**Goal**
Would you transcribe all of the data exactly, down to the last character?

**Collected material**
+ + + + +

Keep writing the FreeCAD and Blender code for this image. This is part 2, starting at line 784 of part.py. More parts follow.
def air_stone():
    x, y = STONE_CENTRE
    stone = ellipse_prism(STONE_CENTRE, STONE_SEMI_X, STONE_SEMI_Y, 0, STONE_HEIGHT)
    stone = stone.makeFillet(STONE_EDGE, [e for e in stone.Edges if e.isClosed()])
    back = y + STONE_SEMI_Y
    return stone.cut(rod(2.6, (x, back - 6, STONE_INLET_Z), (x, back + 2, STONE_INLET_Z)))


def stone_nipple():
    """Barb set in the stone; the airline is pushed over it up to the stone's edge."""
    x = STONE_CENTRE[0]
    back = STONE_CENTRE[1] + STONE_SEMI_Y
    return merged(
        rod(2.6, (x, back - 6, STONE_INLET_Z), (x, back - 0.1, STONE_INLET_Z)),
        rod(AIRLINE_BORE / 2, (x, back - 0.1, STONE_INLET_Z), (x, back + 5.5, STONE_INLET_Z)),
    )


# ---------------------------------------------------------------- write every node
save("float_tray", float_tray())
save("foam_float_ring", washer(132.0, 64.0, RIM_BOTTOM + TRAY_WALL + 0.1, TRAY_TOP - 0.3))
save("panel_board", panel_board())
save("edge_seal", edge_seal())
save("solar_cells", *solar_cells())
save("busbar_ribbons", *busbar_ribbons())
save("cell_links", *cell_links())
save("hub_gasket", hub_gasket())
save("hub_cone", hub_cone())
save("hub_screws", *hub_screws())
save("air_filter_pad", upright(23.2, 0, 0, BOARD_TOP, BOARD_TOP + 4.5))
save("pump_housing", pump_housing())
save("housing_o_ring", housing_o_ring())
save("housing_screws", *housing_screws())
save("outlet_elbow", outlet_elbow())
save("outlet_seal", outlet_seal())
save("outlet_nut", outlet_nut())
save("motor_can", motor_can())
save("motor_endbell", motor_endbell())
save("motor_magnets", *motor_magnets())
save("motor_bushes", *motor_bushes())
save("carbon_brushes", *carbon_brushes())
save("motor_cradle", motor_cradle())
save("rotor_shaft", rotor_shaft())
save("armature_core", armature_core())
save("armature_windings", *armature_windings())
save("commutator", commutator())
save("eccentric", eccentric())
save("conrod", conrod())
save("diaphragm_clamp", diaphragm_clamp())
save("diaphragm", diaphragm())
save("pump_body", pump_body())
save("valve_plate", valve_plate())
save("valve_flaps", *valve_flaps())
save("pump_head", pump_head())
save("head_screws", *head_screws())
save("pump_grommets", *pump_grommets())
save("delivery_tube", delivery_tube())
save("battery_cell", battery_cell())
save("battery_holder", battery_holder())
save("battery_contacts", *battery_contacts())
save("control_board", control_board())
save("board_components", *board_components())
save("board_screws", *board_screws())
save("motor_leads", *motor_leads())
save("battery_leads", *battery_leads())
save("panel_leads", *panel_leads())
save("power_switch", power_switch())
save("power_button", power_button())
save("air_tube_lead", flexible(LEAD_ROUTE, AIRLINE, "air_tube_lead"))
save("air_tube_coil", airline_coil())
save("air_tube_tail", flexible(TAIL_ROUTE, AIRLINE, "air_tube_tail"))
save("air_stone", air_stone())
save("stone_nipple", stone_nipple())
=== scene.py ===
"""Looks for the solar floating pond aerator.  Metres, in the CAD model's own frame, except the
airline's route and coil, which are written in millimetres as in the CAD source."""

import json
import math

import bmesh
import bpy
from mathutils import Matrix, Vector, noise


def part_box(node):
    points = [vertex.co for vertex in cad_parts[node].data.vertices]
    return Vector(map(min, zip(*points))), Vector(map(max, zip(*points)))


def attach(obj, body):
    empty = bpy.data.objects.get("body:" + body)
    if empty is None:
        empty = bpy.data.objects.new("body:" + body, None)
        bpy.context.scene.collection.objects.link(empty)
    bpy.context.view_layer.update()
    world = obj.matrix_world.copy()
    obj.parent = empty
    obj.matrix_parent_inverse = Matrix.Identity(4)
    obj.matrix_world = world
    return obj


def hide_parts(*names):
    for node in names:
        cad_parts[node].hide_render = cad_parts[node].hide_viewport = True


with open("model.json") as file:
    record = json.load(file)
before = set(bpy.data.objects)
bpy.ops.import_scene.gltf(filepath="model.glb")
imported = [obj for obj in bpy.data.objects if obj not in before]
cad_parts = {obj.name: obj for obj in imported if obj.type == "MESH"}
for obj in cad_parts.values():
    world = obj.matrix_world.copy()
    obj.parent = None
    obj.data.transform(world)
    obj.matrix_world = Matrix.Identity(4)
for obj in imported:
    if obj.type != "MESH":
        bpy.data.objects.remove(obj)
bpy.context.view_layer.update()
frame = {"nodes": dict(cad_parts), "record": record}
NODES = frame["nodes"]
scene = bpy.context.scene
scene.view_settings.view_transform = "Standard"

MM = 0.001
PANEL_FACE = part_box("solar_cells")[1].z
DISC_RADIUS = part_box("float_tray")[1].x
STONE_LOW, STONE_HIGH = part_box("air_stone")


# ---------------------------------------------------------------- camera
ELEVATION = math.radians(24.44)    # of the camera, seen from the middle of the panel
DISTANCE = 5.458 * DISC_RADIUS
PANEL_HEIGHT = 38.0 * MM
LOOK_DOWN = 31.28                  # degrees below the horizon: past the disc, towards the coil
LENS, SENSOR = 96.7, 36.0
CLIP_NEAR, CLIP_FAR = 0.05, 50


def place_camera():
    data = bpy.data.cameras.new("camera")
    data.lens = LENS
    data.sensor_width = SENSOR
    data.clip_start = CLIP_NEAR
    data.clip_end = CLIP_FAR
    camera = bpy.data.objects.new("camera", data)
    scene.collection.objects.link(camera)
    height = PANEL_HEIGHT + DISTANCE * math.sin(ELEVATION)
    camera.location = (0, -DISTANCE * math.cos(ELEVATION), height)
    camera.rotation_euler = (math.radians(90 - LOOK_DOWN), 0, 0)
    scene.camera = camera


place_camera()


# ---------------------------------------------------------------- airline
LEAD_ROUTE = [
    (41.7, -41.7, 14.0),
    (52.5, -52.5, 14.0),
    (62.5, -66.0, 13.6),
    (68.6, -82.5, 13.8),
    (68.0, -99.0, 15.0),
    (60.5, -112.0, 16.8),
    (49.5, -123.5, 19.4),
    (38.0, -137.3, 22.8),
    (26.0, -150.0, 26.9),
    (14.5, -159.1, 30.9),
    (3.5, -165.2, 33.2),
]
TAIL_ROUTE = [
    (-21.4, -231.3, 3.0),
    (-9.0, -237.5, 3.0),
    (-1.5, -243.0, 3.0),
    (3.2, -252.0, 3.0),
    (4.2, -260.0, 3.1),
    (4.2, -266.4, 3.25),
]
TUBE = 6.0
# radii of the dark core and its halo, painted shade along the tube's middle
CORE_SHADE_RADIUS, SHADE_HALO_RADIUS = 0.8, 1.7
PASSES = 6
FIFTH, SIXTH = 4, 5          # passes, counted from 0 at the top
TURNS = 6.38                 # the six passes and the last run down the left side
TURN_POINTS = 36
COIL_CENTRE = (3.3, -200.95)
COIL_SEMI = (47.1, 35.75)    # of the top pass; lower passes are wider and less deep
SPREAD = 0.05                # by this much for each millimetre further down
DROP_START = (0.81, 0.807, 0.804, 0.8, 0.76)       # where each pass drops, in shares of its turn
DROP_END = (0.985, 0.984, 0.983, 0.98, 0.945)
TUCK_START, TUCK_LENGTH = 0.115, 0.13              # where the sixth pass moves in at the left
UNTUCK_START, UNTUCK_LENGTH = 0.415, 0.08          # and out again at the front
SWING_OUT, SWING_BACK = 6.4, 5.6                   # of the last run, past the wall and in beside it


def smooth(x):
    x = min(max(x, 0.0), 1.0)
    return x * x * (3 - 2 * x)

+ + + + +

**Exercise solution**
Keep writing the FreeCAD and Blender code for this image. This is part 2, starting at line 784 of part.py. More parts follow.
def air_stone():
    x, y = STONE_CENTRE
    stone = ellipse_prism(STONE_CENTRE, STONE_SEMI_X, STONE_SEMI_Y, 0, STONE_HEIGHT)
    stone = stone.makeFillet(STONE_EDGE, [e for e in stone.Edges if e.isClosed()])
    back = y + STONE_SEMI_Y
    return stone.cut(rod(2.6, (x, back - 6, STONE_INLET_Z), (x, back + 2, STONE_INLET_Z)))


def stone_nipple():
    """Barb set in the stone; the airline is pushed over it up to the stone's edge."""
    x = STONE_CENTRE[0]
    back = STONE_CENTRE[1] + STONE_SEMI_Y
    return merged(
        rod(2.6, (x, back - 6, STONE_INLET_Z), (x, back - 0.1, STONE_INLET_Z)),
        rod(AIRLINE_BORE / 2, (x, back - 0.1, STONE_INLET_Z), (x, back + 5.5, STONE_INLET_Z)),
    )


# ---------------------------------------------------------------- write every node
save("float_tray", float_tray())
save("foam_float_ring", washer(132.0, 64.0, RIM_BOTTOM + TRAY_WALL + 0.1, TRAY_TOP - 0.3))
save("panel_board", panel_board())
save("edge_seal", edge_seal())
save("solar_cells", *solar_cells())
save("busbar_ribbons", *busbar_ribbons())
save("cell_links", *cell_links())
save("hub_gasket", hub_gasket())
save("hub_cone", hub_cone())
save("hub_screws", *hub_screws())
save("air_filter_pad", upright(23.2, 0, 0, BOARD_TOP, BOARD_TOP + 4.5))
save("pump_housing", pump_housing())
save("housing_o_ring", housing_o_ring())
save("housing_screws", *housing_screws())
save("outlet_elbow", outlet_elbow())
save("outlet_seal", outlet_seal())
save("outlet_nut", outlet_nut())
save("motor_can", motor_can())
save("motor_endbell", motor_endbell())
save("motor_magnets", *motor_magnets())
save("motor_bushes", *motor_bushes())
save("carbon_brushes", *carbon_brushes())
save("motor_cradle", motor_cradle())
save("rotor_shaft", rotor_shaft())
save("armature_core", armature_core())
save("armature_windings", *armature_windings())
save("commutator", commutator())
save("eccentric", eccentric())
save("conrod", conrod())
save("diaphragm_clamp", diaphragm_clamp())
save("diaphragm", diaphragm())
save("pump_body", pump_body())
save("valve_plate", valve_plate())
save("valve_flaps", *valve_flaps())
save("pump_head", pump_head())
save("head_screws", *head_screws())
save("pump_grommets", *pump_grommets())
save("delivery_tube", delivery_tube())
save("battery_cell", battery_cell())
save("battery_holder", battery_holder())
save("battery_contacts", *battery_contacts())
save("control_board", control_board())
save("board_components", *board_components())
save("board_screws", *board_screws())
save("motor_leads", *motor_leads())
save("battery_leads", *battery_leads())
save("panel_leads", *panel_leads())
save("power_switch", power_switch())
save("power_button", power_button())
save("air_tube_lead", flexible(LEAD_ROUTE, AIRLINE, "air_tube_lead"))
save("air_tube_coil", airline_coil())
save("air_tube_tail", flexible(TAIL_ROUTE, AIRLINE, "air_tube_tail"))
save("air_stone", air_stone())
save("stone_nipple", stone_nipple())
=== scene.py ===
"""Looks for the solar floating pond aerator.  Metres, in the CAD model's own frame, except the
airline's route and coil, which are written in millimetres as in the CAD source."""

import json
import math

import bmesh
import bpy
from mathutils import Matrix, Vector, noise


def part_box(node):
    points = [vertex.co for vertex in cad_parts[node].data.vertices]
    return Vector(map(min, zip(*points))), Vector(map(max, zip(*points)))


def attach(obj, body):
    empty = bpy.data.objects.get("body:" + body)
    if empty is None:
        empty = bpy.data.objects.new("body:" + body, None)
        bpy.context.scene.collection.objects.link(empty)
    bpy.context.view_layer.update()
    world = obj.matrix_world.copy()
    obj.parent = empty
    obj.matrix_parent_inverse = Matrix.Identity(4)
    obj.matrix_world = world
    return obj


def hide_parts(*names):
    for node in names:
        cad_parts[node].hide_render = cad_parts[node].hide_viewport = True


with open("model.json") as file:
    record = json.load(file)
before = set(bpy.data.objects)
bpy.ops.import_scene.gltf(filepath="model.glb")
imported = [obj for obj in bpy.data.objects if obj not in before]
cad_parts = {obj.name: obj for obj in imported if obj.type == "MESH"}
for obj in cad_parts.values():
    world = obj.matrix_world.copy()
    obj.parent = None
    obj.data.transform(world)
    obj.matrix_world = Matrix.Identity(4)
for obj in imported:
    if obj.type != "MESH":
        bpy.data.objects.remove(obj)
bpy.context.view_layer.update()
frame = {"nodes": dict(cad_parts), "record": record}
NODES = frame["nodes"]
scene = bpy.context.scene
scene.view_settings.view_transform = "Standard"

MM = 0.001
PANEL_FACE = part_box("solar_cells")[1].z
DISC_RADIUS = part_box("float_tray")[1].x
STONE_LOW, STONE_HIGH = part_box("air_stone")


# ---------------------------------------------------------------- camera
ELEVATION = math.radians(24.44)    # of the camera, seen from the middle of the panel
DISTANCE = 5.458 * DISC_RADIUS
PANEL_HEIGHT = 38.0 * MM
LOOK_DOWN = 31.28                  # degrees below the horizon: past the disc, towards the coil
LENS, SENSOR = 96.7, 36.0
CLIP_NEAR, CLIP_FAR = 0.05, 50


def place_camera():
    data = bpy.data.cameras.new("camera")
    data.lens = LENS
    data.sensor_width = SENSOR
    data.clip_start = CLIP_NEAR
    data.clip_end = CLIP_FAR
    camera = bpy.data.objects.new("camera", data)
    scene.collection.objects.link(camera)
    height = PANEL_HEIGHT + DISTANCE * math.sin(ELEVATION)
    camera.location = (0, -DISTANCE * math.cos(ELEVATION), height)
    camera.rotation_euler = (math.radians(90 - LOOK_DOWN), 0, 0)
    scene.camera = camera


place_camera()


# ---------------------------------------------------------------- airline
LEAD_ROUTE = [
    (41.7, -41.7, 14.0),
    (52.5, -52.5, 14.0),
    (62.5, -66.0, 13.6),
    (68.6, -82.5, 13.8),
    (68.0, -99.0, 15.0),
    (60.5, -112.0, 16.8),
    (49.5, -123.5, 19.4),
    (38.0, -137.3, 22.8),
    (26.0, -150.0, 26.9),
    (14.5, -159.1, 30.9),
    (3.5, -165.2, 33.2),
]
TAIL_ROUTE = [
    (-21.4, -231.3, 3.0),
    (-9.0, -237.5, 3.0),
    (-1.5, -243.0, 3.0),
    (3.2, -252.0, 3.0),
    (4.2, -260.0, 3.1),
    (4.2, -266.4, 3.25),
]
TUBE = 6.0
# radii of the dark core and its halo, painted shade along the tube's middle
CORE_SHADE_RADIUS, SHADE_HALO_RADIUS = 0.8, 1.7
PASSES = 6
FIFTH, SIXTH = 4, 5          # passes, counted from 0 at the top
TURNS = 6.38                 # the six passes and the last run down the left side
TURN_POINTS = 36
COIL_CENTRE = (3.3, -200.95)
COIL_SEMI = (47.1, 35.75)    # of the top pass; lower passes are wider and less deep
SPREAD = 0.05                # by this much for each millimetre further down
DROP_START = (0.81, 0.807, 0.804, 0.8, 0.76)       # where each pass drops, in shares of its turn
DROP_END = (0.985, 0.984, 0.983, 0.98, 0.945)
TUCK_START, TUCK_LENGTH = 0.115, 0.13              # where the sixth pass moves in at the left
UNTUCK_START, UNTUCK_LENGTH = 0.415, 0.08          # and out again at the front
SWING_OUT, SWING_BACK = 6.4, 5.6                   # of the last run, past the wall and in beside it


def smooth(x):
    x = min(max(x, 0.0), 1.0)
    return x * x * (3 - 2 * x)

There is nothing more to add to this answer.